I'm told not to call him a "difficult" baby because all the books say there's no such thing, only that parents are not giving the individual baby his needs. Well eff off please because for example, a lot of  these books suggest "light shushing" as a calming technique for when your baby is "unsettled". 

Well blow me down. I have cooed a 25minute long "ooooohhhhmmmmm" into the baby's ear while holding him swaddled (which is a challenge to put on in itself btw), erstwhile bouncing on a giant bouncy ball with a white noise machine blaring at full blast carefully holding that at the perfect angle to the babys ear without dropping said baby.

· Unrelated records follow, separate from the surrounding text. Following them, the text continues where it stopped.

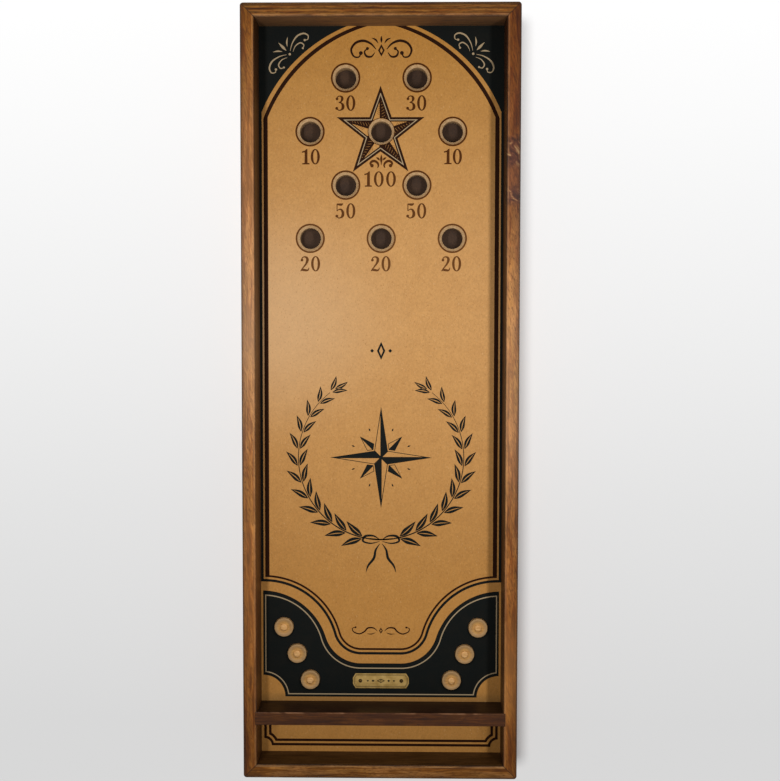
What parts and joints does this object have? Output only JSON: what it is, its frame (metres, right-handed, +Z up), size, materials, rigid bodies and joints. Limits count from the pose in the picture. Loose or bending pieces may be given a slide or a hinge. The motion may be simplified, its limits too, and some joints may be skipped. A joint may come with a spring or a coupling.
{
  "type": "bagatelle board game",
  "caption": "Bagatelle board: long wooden tray with a drilled, printed playing panel, a trough behind a crossbar, a brass plate and turned counters that lift out.",
  "frame": {"origin": "on the table, under the middle of the board", "axes": "+X across the board to the right, +Y up the board to the far end with the scoring holes, +Z up"},
  "size_m": [0.357, 1, 0.075],
  "materials": {
    "stained_rail_wood": "brown stained hardwood, satin varnish, worn arrises",
    "dark_bar_wood": "dark brown stained hardwood, satin varnish",
    "joinery_beech": "bare beech tongues and dowels",
    "printed_fibreboard": "fibreboard, kraft coloured, printed in black and dark brown, satin lacquer",
    "dark_hardboard": "dark brown hardboard, smooth face up",
    "turned_beech": "turned beech, waxed",
    "knob_beech": "turned beech peg, waxed",
    "plate_brass": "brushed brass, lightly tarnished",
    "pin_brass": "darkened brass",
    "screw_steel": "yellow zinc plated steel"
  },
  "bodies": {
    "board": {"near_rail": "stained_rail_wood", "far_rail": "stained_rail_wood", "left_rail": "stained_rail_wood", "right_rail": "stained_rail_wood", "far_left_spline": "joinery_beech", "far_right_spline": "joinery_beech", "near_left_spline": "joinery_beech", "near_right_spline": "joinery_beech", "playing_panel": "printed_fibreboard", "base_panel": "dark_hardboard", "crossbar": "dark_bar_wood", "crossbar_dowels": "joinery_beech", "name_plate": "plate_brass", "plate_pins": "pin_brass", "base_screws": "screw_steel"},
    "counter_1": {"counter_disc_1": "turned_beech", "counter_knob_1": "knob_beech"},
    "counter_2": {"counter_disc_2": "turned_beech", "counter_knob_2": "knob_beech"},
    "counter_3": {"counter_disc_3": "turned_beech", "counter_knob_3": "knob_beech"},
    "counter_4": {"counter_disc_4": "turned_beech", "counter_knob_4": "knob_beech"},
    "counter_5": {"counter_disc_5": "turned_beech", "counter_knob_5": "knob_beech"},
    "counter_6": {"counter_disc_6": "turned_beech", "counter_knob_6": "knob_beech"}
  },
  "joints": [
    {"name": "counter_1_lift", "type": "slide", "parent": "board", "child": "counter_1", "axis": [0, 0, 1], "range_m": [0, 0.08]},
    {"name": "counter_2_lift", "type": "slide", "parent": "board", "child": "counter_2", "axis": [0, 0, 1], "range_m": [0, 0.08]},
    {"name": "counter_3_lift", "type": "slide", "parent": "board", "child": "counter_3", "axis": [0, 0, 1], "range_m": [0, 0.08]},
    {"name": "counter_4_lift", "type": "slide", "parent": "board", "child": "counter_4", "axis": [0, 0, 1], "range_m": [0, 0.08]},
    {"name": "counter_5_lift", "type": "slide", "parent": "board", "child": "counter_5", "axis": [0, 0, 1], "range_m": [0, 0.08]},
    {"name": "counter_6_lift", "type": "slide", "parent": "board", "child": "counter_6", "axis": [0, 0, 1], "range_m": [0, 0.08]}
  ]
}
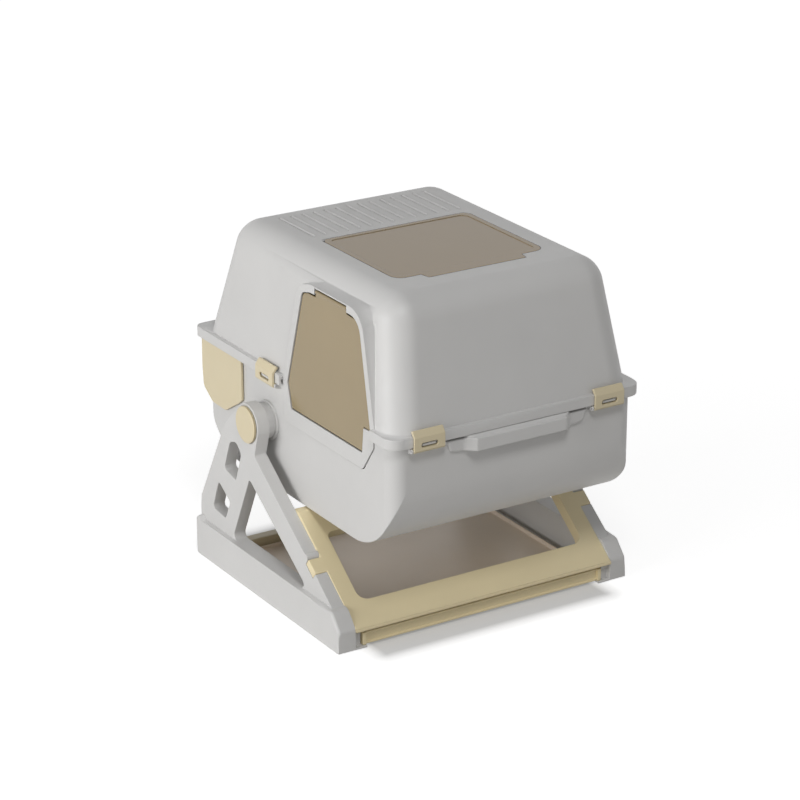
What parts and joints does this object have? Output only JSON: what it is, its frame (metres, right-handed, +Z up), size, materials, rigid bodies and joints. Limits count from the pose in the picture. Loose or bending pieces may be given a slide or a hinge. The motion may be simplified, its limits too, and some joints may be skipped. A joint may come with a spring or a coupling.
{
  "type": "drawer litter box",
  "caption": "Enclosed roll-to-sift litter box hung on an A-frame stand, with a side flap door, roof window, side waste drawer and pull-out base tray.",
  "frame": {"origin": "middle of the footprint's bounding box, on the floor", "axes": "+Z up, -Y towards the front with the handle, -X towards the side with the door and drawer"},
  "size_m": [0.5014, 0.5764, 0.529],
  "materials": {
    "white_plastic": "fine satin",
    "yellow_plastic": "satin",
    "tinted_clear": "smooth, see-through",
    "rubber": "matte",
    "steel": "plain",
    "bearing_plastic": "smooth"
  },
  "bodies": {
    "stand": {"side_frame_left": "white_plastic", "side_frame_right": "white_plastic", "front_panel": "yellow_plastic", "rear_crossbar": "yellow_plastic", "frame_screws": "steel", "feet": "rubber", "stop_pads": "rubber", "pivot_bush_left": "bearing_plastic", "pivot_bush_right": "bearing_plastic"},
    "tray": {"base_tray": "white_plastic", "tray_lip": "yellow_plastic"},
    "box": {"tub": "white_plastic", "drawer_housing": "white_plastic", "pivot_axle_left": "white_plastic", "pivot_axle_right": "white_plastic", "pivot_nuts": "white_plastic", "pivot_cap_left": "yellow_plastic", "pivot_cap_right": "yellow_plastic", "front_handle": "white_plastic", "sieve_screen": "white_plastic", "latch_brackets": "white_plastic", "latch_pins": "steel"},
    "drawer": {"waste_drawer": "yellow_plastic"},
    "hood_body": {"hood": "white_plastic", "window_pins": "steel", "door_pins": "steel"},
    "window": {"window_lid": "tinted_clear"},
    "door": {"door_flap": "tinted_clear"},
    "latch_front_left_body": {"latch_front_left": "yellow_plastic"},
    "latch_front_right_body": {"latch_front_right": "yellow_plastic"},
    "latch_rear_left_body": {"latch_rear_left": "yellow_plastic"},
    "latch_rear_right_body": {"latch_rear_right": "yellow_plastic"},
    "latch_side_left_body": {"latch_side_left": "yellow_plastic"},
    "latch_side_right_body": {"latch_side_right": "yellow_plastic"}
  },
  "joints": [
    {"name": "box_roll", "type": "hinge", "parent": "stand", "child": "box", "pos_m": [0, 0.0715, 0.2599], "axis": [1, 0, 0], "range_deg": [-85, 0]},
    {"name": "tray_slide", "type": "slide", "parent": "stand", "child": "tray", "axis": [0, -1, 0], "range_m": [0, 0.26]},
    {"name": "hood_lift", "type": "slide", "parent": "box", "child": "hood_body", "axis": [0, 0, 1], "range_m": [0, 0.06]},
    {"name": "drawer_slide", "type": "slide", "parent": "box", "child": "drawer", "axis": [-1, 0, 0], "range_m": [0, 0.18]},
    {"name": "window_hinge", "type": "hinge", "parent": "hood_body", "child": "window", "pos_m": [0, 0.0498, 0.527], "axis": [-1, 0, 0], "range_deg": [0, 95]},
    {"name": "door_hinge", "type": "hinge", "parent": "hood_body", "child": "door", "pos_m": [-0.2037, -0.1102, 0.4995], "axis": [0, 1, 0], "range_deg": [-60, 75]},
    {"name": "latch_front_left_hinge", "type": "hinge", "parent": "box", "child": "latch_front_left_body", "pos_m": [-0.152, -0.2796, 0.3256], "axis": [1, 0, 0], "range_deg": [0, 172]},
    {"name": "latch_front_right_hinge", "type": "hinge", "parent": "box", "child": "latch_front_right_body", "pos_m": [0.152, -0.2796, 0.3256], "axis": [1, 0, 0], "range_deg": [0, 172]},
    {"name": "latch_rear_left_hinge", "type": "hinge", "parent": "box", "child": "latch_rear_left_body", "pos_m": [-0.139, 0.2832, 0.3256], "axis": [-1, 0, 0], "range_deg": [0, 172]},
    {"name": "latch_rear_right_hinge", "type": "hinge", "parent": "box", "child": "latch_rear_right_body", "pos_m": [0.139, 0.2832, 0.3256], "axis": [-1, 0, 0], "range_deg": [0, 172]},
    {"name": "latch_side_left_hinge", "type": "hinge", "parent": "box", "child": "latch_side_left_body", "pos_m": [-0.2124, 0.0627, 0.3256], "axis": [0, -1, 0], "range_deg": [0, 172]},
    {"name": "latch_side_right_hinge", "type": "hinge", "parent": "box", "child": "latch_side_right_body", "pos_m": [0.2124, 0.0627, 0.3256], "axis": [0, 1, 0], "range_deg": [0, 172]}
  ],
  "couplings": [
    {"joint": "latch_front_left_hinge", "follows": "hood_lift", "rad_per_m": 50},
    {"joint": "latch_front_right_hinge", "follows": "hood_lift", "rad_per_m": 50},
    {"joint": "latch_rear_left_hinge", "follows": "hood_lift", "rad_per_m": 50},
    {"joint": "latch_rear_right_hinge", "follows": "hood_lift", "rad_per_m": 50},
    {"joint": "latch_side_left_hinge", "follows": "hood_lift", "rad_per_m": 50},
    {"joint": "latch_side_right_hinge", "follows": "hood_lift", "rad_per_m": 50}
  ]
}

I have devised hundreds of different creative techniques to calm my baby for hours and hours on end I try them all one by one in infinite combinations. I've tried gripe waters, oils, massages everything short of a witch doctor. In the end I have no idea if any of them work or whether the baby has just had enough of my shenanigans and gave up the fight and slept.

I just want to go back to that prenatal parenting class all those months ago and right at the point when the midwife taught us eager to learn pregnant-never-been-mums to "gently lay your drowsy baby down to his cot, pat him gently and walk away" ... I would just pause there, stop the class and yell "HAAAAAA!!!" with an accusatory finger right at the midwives know it all face.

And swiftly I would whip my baby out and demonstrate hours of coaxing to sleep and battling cluster bombs of yelling, and the finally drowsy baby shooting his eyes awake and scream like no tomorrow at the touch of the slightest fray of cotton from the cot as though I was laying him across hot coals instead of an expensive latex matress I bought him not realising that babies don't give a shit what material it is if it isn't your arms.

I am sleep deprived, tired but totally obsessed and dedicated to doing right for my baby.

So please, do not tell me that I can't call my baby difficult. 

I love him with all my heart and still I cannot grasp just how much I could love someone this much. Even in the hardest times, I cling to his crying body, cry with him and whisper to him just how much I love him. I see him for what he is: a love hungry, sweet, genteel baby boy who will grow to be a sensitive and kind man. So please baby book gurus, don't judge me just because I am finding this difficult. I have a difficult baby because at the moment its hard for both of us finding our way.

So mums out there, don't feel ashamed to admit that your baby is difficult. I struggle so much with feeling like I'm doing something wrong because he is so cranky. But really I know I should take heart in knowing I am doing my best and I have a healthy boy who gives me his beautiful gummy smiles every morning to show for it.